Brown Butter Chocolate Chunk Cookie Bars

Indulge in the ultimate treat with these Brown Butter Chocolate Chunk Cookie Bars. Made with rich, nutty brown butter and gooey chocolate chunks, these easy cookie bars have a chewy, golden-brown texture and are packed with flavour, making them the perfect autumn cookies.

Brown Butter Chocolate Chunk Cookie Bars

Who can resist a warm, gooey chocolate chunk cookie, right? These cookie bars take it up a notch with brown butter, which adds this amazing, nutty depth that makes every bite a little more magical. Plus, they’re ridiculously easy to make—no need to scoop individual cookies! Just spread the dough in a pan, bake, and you’re good to go. They come out soft and chewy in the middle with a little crisp around the edges. Whether you’re making these for a cozy night in or to wow friends, trust me, they’ll be gone in no time (and you might even be asked for the recipe!).

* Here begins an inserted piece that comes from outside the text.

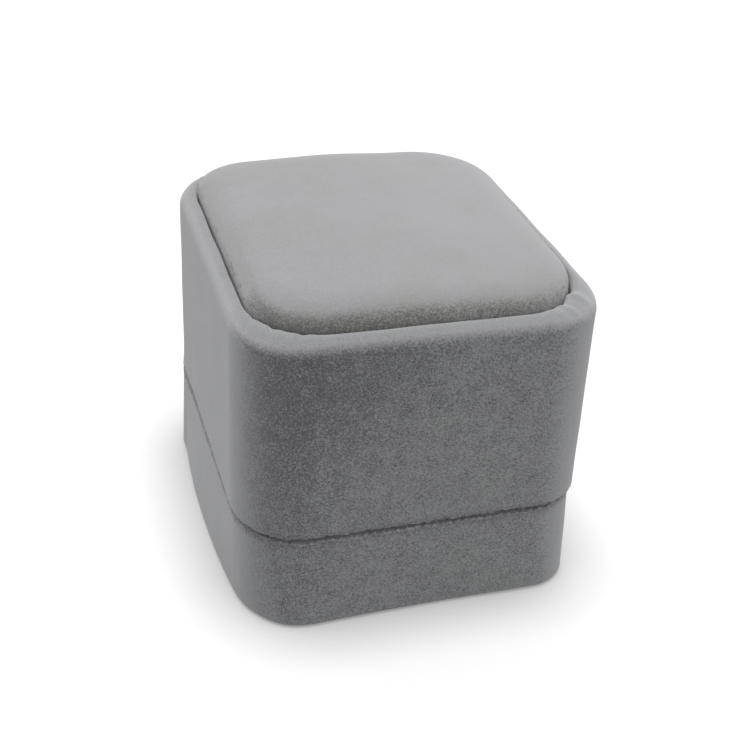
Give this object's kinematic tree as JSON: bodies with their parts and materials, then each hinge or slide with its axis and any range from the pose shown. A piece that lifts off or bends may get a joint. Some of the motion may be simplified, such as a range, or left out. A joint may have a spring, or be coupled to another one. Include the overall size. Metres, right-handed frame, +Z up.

So, what are these made of?

This recipe is so good and yet it requires very little ingredients. All you’ll need is:

  • Browned butter
  • Brown sugar
  • Granulated sugar
  • Eggs
  • Vanilla extract
  • Plain flour
  • Bicarbonate of soda
  • A pinch of salt
  • Dark chocolate chunks

Ingredients:

  • 170 gr of butter, browned and cooled. You will need around 15-20 extra gr before browning as some of it will evaporate, make sure to weight your butter after browning it.
  • 140 gr of brown sugar
  • 50 gr of granulated sugar
  • 1 medium egg and 1 egg yolk
  • 2 tsp of vanilla extract
  • 250 gr of plain flour
  • 1/2 a tsp of baking soda
  • A pinch of salt
  • 150 gr of dark chocolate cut into chunks plus extra to top 

Method:

  1. Start by browning your butter. In a pot over medium heat, melt the butter completely stirring frequently. The butter will go from very bubbly to have smaller bubbles and will start smelling nutty. Keep cooking until the butter starts taking a golden brown colour and you’ll see some brown pieces, once that has happened, take it off the heat and transfer to a glass bowl and let it come to room temp.
  2. In a bowl, mix together the butter, brown and granulated sugar. Then, add it the egg and egg yolk and mix again. Finally, add the vanilla extract.
  3. Fold in the flour, salt and baking soda and mix until just combined.
  4. Add the chocolate chunks and fold them in with a spatula.
  5. Use a silicone spatula to scrape the batter into a lined 9×9 inch (22×22 cm) square pan, spreading to the edges and evening out the top.
  6. Refrigerate your cookie dough in the fridge for 30 minutes, you can also keep them in the fridge overnight. The longer in the fridge, the deeper the flavour.
  7. Cook in a preheated oven at 180 degrees Celsius for 30 minutes until they are golden brown, allow to cool down in the tin for 45 minutes before taking it out and allowing to cool down completely.